Is Private Equity the Next Big Thing in College Sports?
Editor & Writer
Editor & Writer
- Florida State University is pursuing the potential of private equity investments in its athletics program.
- Massive media contracts and NIL deals make college sports attractive to private investors.
- Abandoning their nonprofit status would have numerous implications for university athletics programs.
- Universities already have business deals with sports marketing companies that realize a percentage of revenues.
This year, Florida State University will earn roughly $40 million thanks to the Atlantic Coast Conference's (ACC) media deal. That's evidently not enough.

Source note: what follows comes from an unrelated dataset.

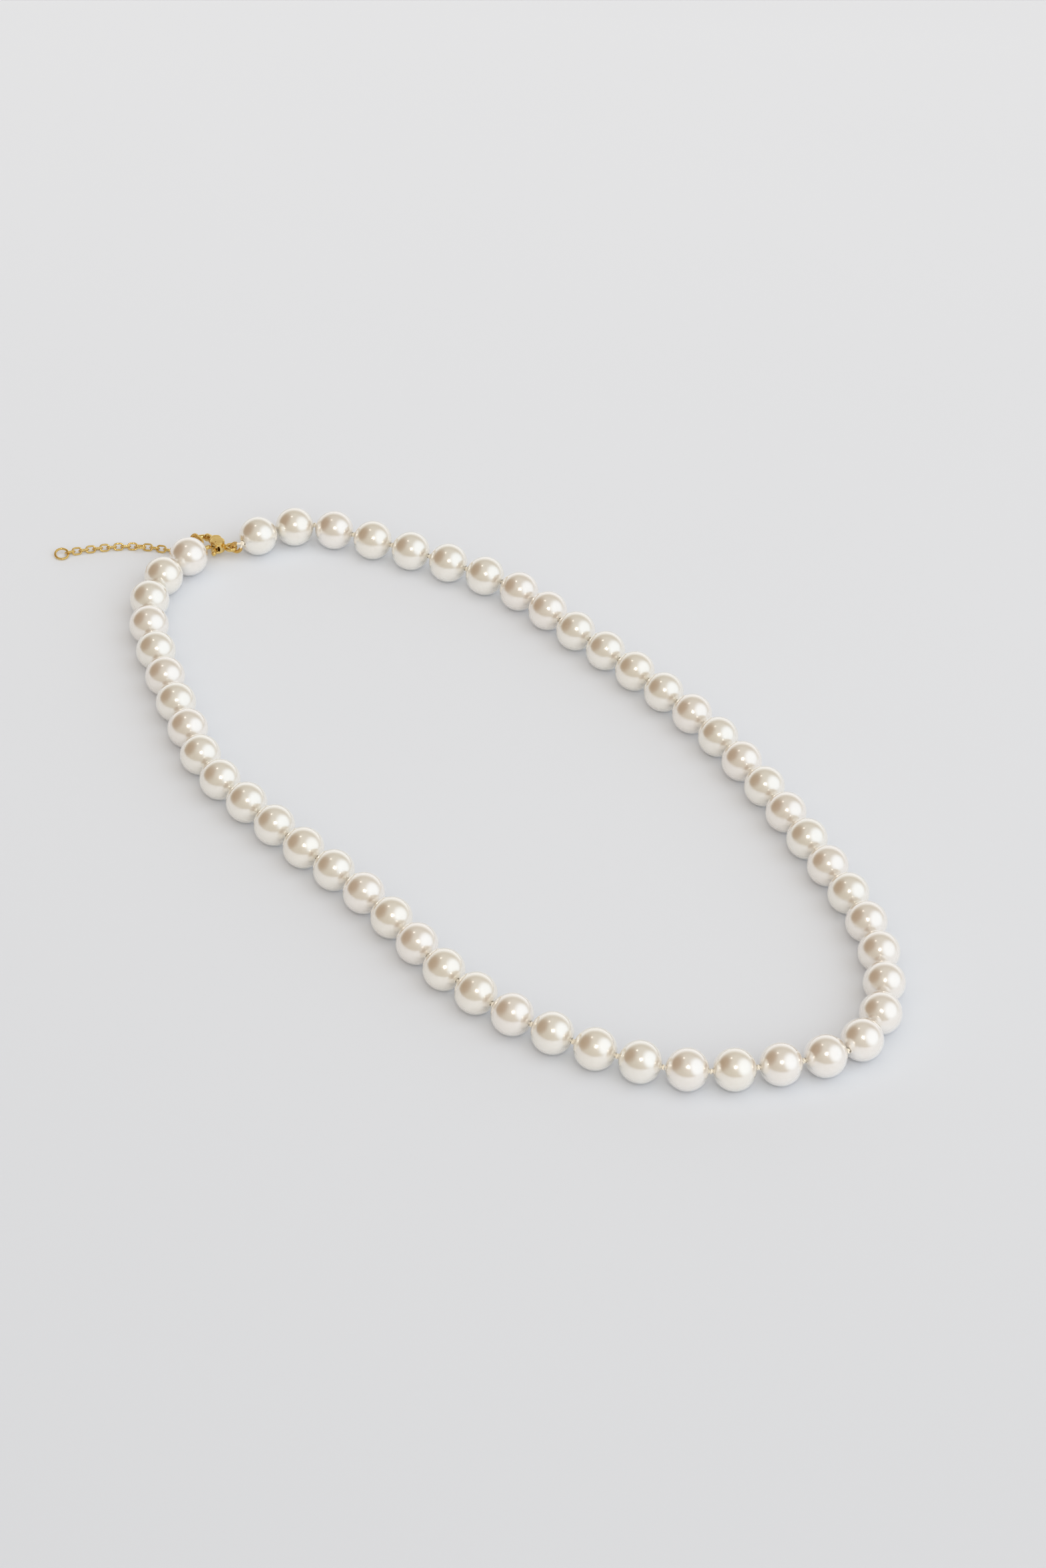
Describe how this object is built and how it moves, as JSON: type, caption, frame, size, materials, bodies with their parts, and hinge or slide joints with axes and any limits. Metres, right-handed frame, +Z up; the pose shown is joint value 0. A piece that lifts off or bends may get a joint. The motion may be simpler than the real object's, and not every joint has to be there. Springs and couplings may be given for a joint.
{
  "type": "pearl necklace",
  "caption": "Knotted pearl necklace in a closed loop, fastened at the back by a gold lobster claw hooked into the ring of a short extender chain.",
  "frame": {"origin": "middle of the bounding box in X and Y, at the level the necklace lies on", "axes": "+Z up from the table, +Y from the front pearls towards the clasp, +X towards the right-hand side of the loop seen from above"},
  "size_m": [0.096, 0.2157, 0.008],
  "materials": {
    "pearl_shell": "nacre-like pearl lacquer, high gloss",
    "cream_thread": "twisted cream thread, slight sheen",
    "gold_plate": "polished yellow gold plating",
    "gold_coil": "fine gold wire coil"
  },
  "bodies": {
    "rear": {"pearls_rear_left": "pearl_shell", "pearls_rear_right": "pearl_shell", "thread_rear_left": "cream_thread", "thread_rear_right": "cream_thread", "clasp_body": "gold_plate", "clasp_pin": "gold_plate", "clasp_spring": "gold_plate", "wire_loop_tail": "gold_coil", "wire_loop_hook": "gold_coil", "extender_ring": "gold_plate"},
    "lever": {"clasp_lever": "gold_plate"},
    "shoulder": {"pearls_shoulder_left": "pearl_shell", "pearls_shoulder_right": "pearl_shell", "thread_shoulder": "cream_thread"},
    "collar": {"pearls_collar_left": "pearl_shell", "pearls_collar_right": "pearl_shell", "thread_collar": "cream_thread"},
    "side_left": {"pearls_side_left": "pearl_shell", "thread_side_left": "cream_thread"},
    "side_right": {"pearls_side_right": "pearl_shell", "thread_side_right": "cream_thread"},
    "waist": {"pearls_waist_left": "pearl_shell", "pearls_waist_right": "pearl_shell", "thread_waist": "cream_thread"},
    "lower": {"pearls_lower_left": "pearl_shell", "pearls_lower_right": "pearl_shell", "thread_lower": "cream_thread"},
    "bib": {"pearls_bib_left": "pearl_shell", "pearls_bib_right": "pearl_shell", "thread_bib": "cream_thread"},
    "front": {"pearls_front": "pearl_shell", "thread_front": "cream_thread"},
    "chain_link_01": {"chain_link_01": "gold_plate"},
    "chain_link_02": {"chain_link_02": "gold_plate"},
    "chain_link_03": {"chain_link_03": "gold_plate"},
    "chain_link_04": {"chain_link_04": "gold_plate"},
    "chain_link_05": {"chain_link_05": "gold_plate"},
    "chain_link_06": {"chain_link_06": "gold_plate"},
    "chain_middle_ring": {"chain_middle_ring": "gold_plate"},
    "chain_link_07": {"chain_link_07": "gold_plate"},
    "chain_link_08": {"chain_link_08": "gold_plate"},
    "chain_link_09": {"chain_link_09": "gold_plate"},
    "chain_link_10": {"chain_link_10": "gold_plate"},
    "chain_link_11": {"chain_link_11": "gold_plate"},
    "chain_link_12": {"chain_link_12": "gold_plate"},
    "chain_link_13": {"chain_link_13": "gold_plate"},
    "chain_link_14": {"chain_link_14": "gold_plate"},
    "chain_link_15": {"chain_link_15": "gold_plate"},
    "chain_link_16": {"chain_link_16": "gold_plate"},
    "chain_end_ring": {"chain_end_ring": "gold_plate"}
  },
  "joints": [
    {"name": "fold_at_shoulder", "type": "hinge", "parent": "rear", "child": "shoulder", "pos_m": [-0.02515, 0.07612, 0.004], "axis": [-0.9988, 0.0482, 0], "range_deg": [-35, 35]},
    {"name": "fold_at_collar", "type": "hinge", "parent": "shoulder", "child": "collar", "pos_m": [-0.03563, 0.05257, 0.004], "axis": [-0.9997, 0.0236, 0], "range_deg": [-35, 35]},
    {"name": "sway_left_side", "type": "hinge", "parent": "collar", "child": "side_left", "pos_m": [-0.04403, 0.02818, 0.004], "axis": [0, 0, 1], "range_deg": [-18, 18]},
    {"name": "sway_right_side", "type": "hinge", "parent": "collar", "child": "side_right", "pos_m": [0.04177, 0.02583, 0.004], "axis": [0, 0, 1], "range_deg": [-18, 18]},
    {"name": "sway_keeps_front_square", "type": "hinge", "parent": "side_left", "child": "waist", "pos_m": [-0.04178, -0.01473, 0.004], "axis": [0, 0, 1], "range_deg": [-18, 18]},
    {"name": "fold_at_waist", "type": "hinge", "parent": "waist", "child": "lower", "pos_m": [-0.04268, -0.04047, 0.004], "axis": [-0.9997, 0.0252, 0], "range_deg": [-35, 35]},
    {"name": "fold_at_lower", "type": "hinge", "parent": "lower", "child": "bib", "pos_m": [-0.03881, -0.06584, 0.004], "axis": [-0.9997, 0.0245, 0], "range_deg": [-35, 35]},
    {"name": "fold_at_bib", "type": "hinge", "parent": "bib", "child": "front", "pos_m": [-0.02674, -0.08853, 0.004], "axis": [-0.9985, 0.0548, 0], "range_deg": [-35, 35]},
    {"name": "clasp_lever_press", "type": "hinge", "parent": "rear", "child": "lever", "pos_m": [0.00051, 0.08848, 0.00218], "axis": [-0.04, 0.0571, 0.9976], "range_deg": [0, 25], "stiffness_Nm_per_rad": 0.002, "springref_deg": -8.59, "deforming": ["clasp_spring"]},
    {"name": "swing_chain_link_01", "type": "hinge", "parent": "rear", "child": "chain_link_01", "pos_m": [-0.00502, 0.09226, 0.00143], "axis": [0.3368, -0.0594, -0.9397], "range_deg": [-12, 12]},
    {"name": "swing_chain_link_02", "type": "hinge", "parent": "chain_link_01", "child": "chain_link_02", "pos_m": [-0.00567, 0.0933, 0.00094], "axis": [0.8699, 0.4218, -0.2556], "range_deg": [-20, 20]},
    {"name": "swing_chain_link_03", "type": "hinge", "parent": "chain_link_02", "child": "chain_link_03", "pos_m": [-0.00646, 0.09443, 0.00067], "axis": [0.3148, 0.4221, 0.8501], "range_deg": [-20, 20]},
    {"name": "swing_chain_link_04", "type": "hinge", "parent": "chain_link_03", "child": "chain_link_04", "pos_m": [-0.00736, 0.09557, 0.00067], "axis": [-0.5572, -0.4353, 0.7071], "range_deg": [-20, 20]},
    {"name": "swing_chain_link_05", "type": "hinge", "parent": "chain_link_04", "child": "chain_link_05", "pos_m": [-0.00831, 0.09666, 0.00067], "axis": [-0.5337, -0.4639, -0.7071], "range_deg": [-20, 20]},
    {"name": "swing_chain_link_06", "type": "hinge", "parent": "chain_link_05", "child": "chain_link_06", "pos_m": [-0.00931, 0.09771, 0.00067], "axis": [0.5087, 0.4912, -0.7071], "range_deg": [-20, 20]},
    {"name": "swing_chain_middle_ring", "type": "hinge", "parent": "chain_link_06", "child": "chain_middle_ring", "pos_m": [-0.01037, 0.09869, 0.00067], "axis": [0.4822, 0.5171, 0.7071], "range_deg": [-20, 20]},
    {"name": "swing_chain_link_07", "type": "hinge", "parent": "chain_middle_ring", "child": "chain_link_07", "pos_m": [-0.01167, 0.09978, 0.00067], "axis": [-0.5872, -0.6998, 0.4067], "range_deg": [-20, 20]},
    {"name": "swing_chain_link_08", "type": "hinge", "parent": "chain_link_07", "child": "chain_link_08", "pos_m": [-0.01283, 0.10062, 0.00067], "axis": [-0.4156, -0.5721, -0.7071], "range_deg": [-20, 20]},
    {"name": "swing_chain_link_09", "type": "hinge", "parent": "chain_link_08", "child": "chain_link_09", "pos_m": [-0.01406, 0.10139, 0.00067], "axis": [0.3747, 0.5997, -0.7071], "range_deg": [-20, 20]},
    {"name": "swing_chain_link_10", "type": "hinge", "parent": "chain_link_09", "child": "chain_link_10", "pos_m": [-0.01534, 0.10207, 0.00067], "axis": [0.332, 0.6243, 0.7071], "range_deg": [-20, 20]},
    {"name": "swing_chain_link_11", "type": "hinge", "parent": "chain_link_10", "child": "chain_link_11", "pos_m": [-0.01663, 0.10272, 0.00067], "axis": [-0.3183, -0.6314, 0.7071], "range_deg": [-20, 20]},
    {"name": "swing_chain_link_12", "type": "hinge", "parent": "chain_link_11", "child": "chain_link_12", "pos_m": [-0.01794, 0.10335, 0.00067], "axis": [-0.3044, -0.6382, -0.7071], "range_deg": [-20, 20]},
    {"name": "swing_chain_link_13", "type": "hinge", "parent": "chain_link_12", "child": "chain_link_13", "pos_m": [-0.01926, 0.10394, 0.00067], "axis": [0.2904, 0.6447, -0.7071], "range_deg": [-20, 20]},
    {"name": "swing_chain_link_14", "type": "hinge", "parent": "chain_link_13", "child": "chain_link_14", "pos_m": [-0.0206, 0.10451, 0.00067], "axis": [0.2763, 0.6509, 0.7071], "range_deg": [-20, 20]},
    {"name": "swing_chain_link_15", "type": "hinge", "parent": "chain_link_14", "child": "chain_link_15", "pos_m": [-0.02194, 0.10505, 0.00067], "axis": [-0.262, -0.6568, 0.7071], "range_deg": [-20, 20]},
    {"name": "swing_chain_link_16", "type": "hinge", "parent": "chain_link_15", "child": "chain_link_16", "pos_m": [-0.0233, 0.10555, 0.00067], "axis": [-0.2476, -0.6623, -0.7071], "range_deg": [-20, 20]},
    {"name": "swing_chain_end_ring", "type": "hinge", "parent": "chain_link_16", "child": "chain_end_ring", "pos_m": [-0.02467, 0.10603, 0.00067], "axis": [0.2331, 0.6676, -0.7071], "range_deg": [-20, 20]}
  ],
  "couplings": [
    {"joint": "sway_right_side", "follows": "sway_left_side", "ratio": 1},
    {"joint": "sway_keeps_front_square", "follows": "sway_left_side", "ratio": -1}
  ]
}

Leaders at the university believe they're leaving money on the table. Teams in the Southeastern Conference and Big Ten stand to make as much as $30 million more than their ACC counterparts. So the Seminoles might seek greener pastures, perhaps in the Big Ten.
To do so, Florida State would have to buy its way out of the ACC's current media contract, which would cost the university upwards of $300 million. Not to worry, though. Florida State has a plan.
It hopes to raise money from private investors and has enlisted JPMorgan Chase & Co. to explore opportunities.
"There are a lot of people who would definitely be interested," one athletic director told Sportico. "College sports, if it's done as an actual business in the future, could make even more money."
But how might that work? Can a traditional private equity model function within a nonprofit structure? Is "Florida State Athletics Inc." even possible? What about NCAA regulations? And could such a move pave the way for a flood of private capital into collegiate sports?
The Relentless Pursuit of Revenue
Florida State's aspirations might smack of greed, but that's just par for the course in today's college athletics landscape. In a world where amateur student-athletes play at educational institutions conceived to produce and transmit knowledge, it's still all about the Benjamins.
The pursuit of revenue certainly continues to drive conference realignment.
Last summer, the Universities of Washington and Oregon announced they were joining the Big Ten, reuniting with fellow Pac-12 deserters the University of Southern California (USC) and the University of California, Los Angeles (UCLA). The Big Ten's new seven-year media rights agreement with Fox, CBS, and NBC is worth $7 billion, and each school could realize up to $100 million annually.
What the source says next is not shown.